The appellant has not pointed out, and we have not independently identified, any infirmity in the paragraph 121 inquiry board proceedings in this case. Instead, the board was promptly ordered by the military judge and comprehensively examined the appellant. She is not entitled to a diagnosis of her choice but rather a fair and impartial evaluation of her mental condition, and she got exactly that. Furthermore, having evaluated all the evidence which- the military judge had before him, we conclude that he did not abuse his discretion in rejecting the appellant’s paragraph 116 motion. The appellant had the burden of establishing the materiality and necessity of the requested expert’s testimo*835ny by some specific showing. See United States v. Salisbury, 7 M.J. 425 (C.M.A.1979); United States v. Tangpuz, 5 M.J. 426 (C.M.A.1978); United States v. Johnson, 22 U.S.C.M.A. 424, 47 C.M.R. 402 (1973). She has not done so, instead providing only unsubstantiated hypothesis. These “undeveloped assertions that the requested assistance would be beneficial” are not enough. See Caldwell v. Mississippi, 472 U.S. 320, 105 S.Ct. 2633, 2637 n. 1, 86 L.Ed.2d 231 (1985). An offer of proof could have been made demonstrating expected expert testimony or textual excerpts could have been provided. See United States v. Johnson, 47 C.M.R. at 406. Considering the extensive observation, testing, and evaluation of the appellant, misdiagnosis of the appellant by the paragraph 121 inquiry board is highly unlikely, and Doctor M in his testimony unequivocally demonstrated the lack of validity in the appellant’s proposition that her condition had changed between the inquiry board and trial. In the absence of any factual support for the defense request we are left with only speculation, and we are simply unpersuaded that the motion was anything more than an attempt to “shop around” for a psychiatrist who might favor the defense. Thus, we reject the appellant’s claim.

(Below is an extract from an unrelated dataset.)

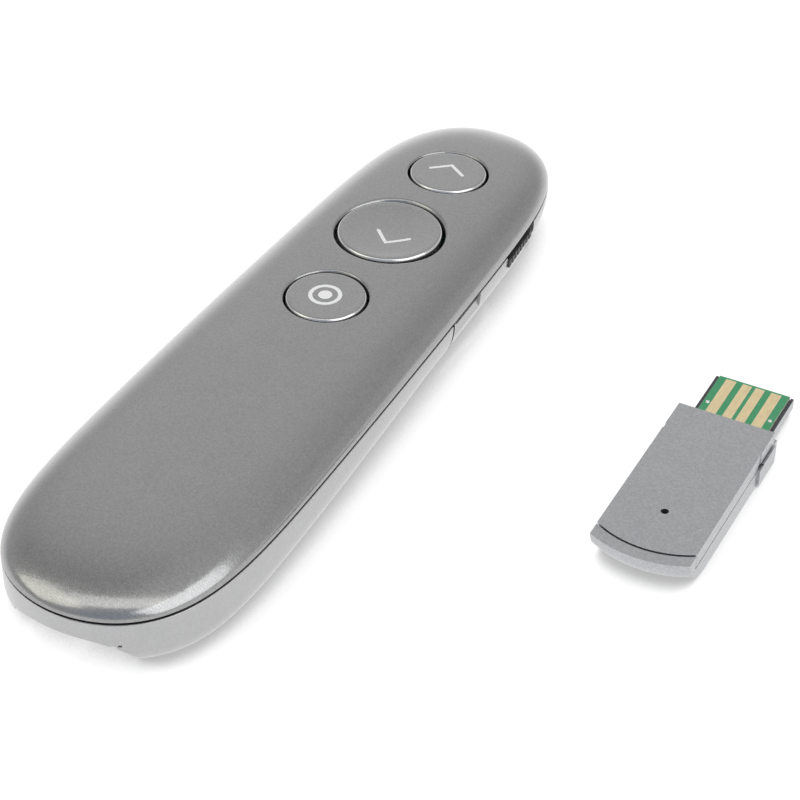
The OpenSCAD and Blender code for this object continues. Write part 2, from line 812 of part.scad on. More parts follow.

We find that the proceedings in this case satisfied constitutional requirements, and we accordingly affirm the findings and sentence as approved on review below, except for the adjudged bad conduct discharge which we have already set aside.

Senior Judge KERCHEVAL and Judge GRANT concur.

. United States v. Davis, No. 83 5411 (NMCMR 14 December 1984).

. See Ake, 105 S.Ct. at 1098, 84 L.Ed.2d at 67, where Justice Marshall illustrates the need for impartial psychiatrists by referring to two earlier cases: in United States ex rel. Smith v. Baldi, 344 U.S. 561, 73 S.Ct. 391, 97 L.Ed. 549 (1953), “neutral psychiatrists in fact had examined the defendant as to his sanity and had testified on that subject at trial" (emphasis added); in McGarty v. O'Brien, 188 F.2d 151 (1st Cir.1951), "the defendant had been examined by two psychiatrists who were not beholden to the prosecution. " (Emphasis added.)

. Although psychiatrists testified in other matters at Ake’s trial, there was no testimony for either side on his sanity at the time of the offenses; yet he had the burden under Oklahoma law of presenting evidence sufficient to raise a reasonable doubt about his sanity at the time of the offenses, and only then did the burden shift to the Government to prove his sanity.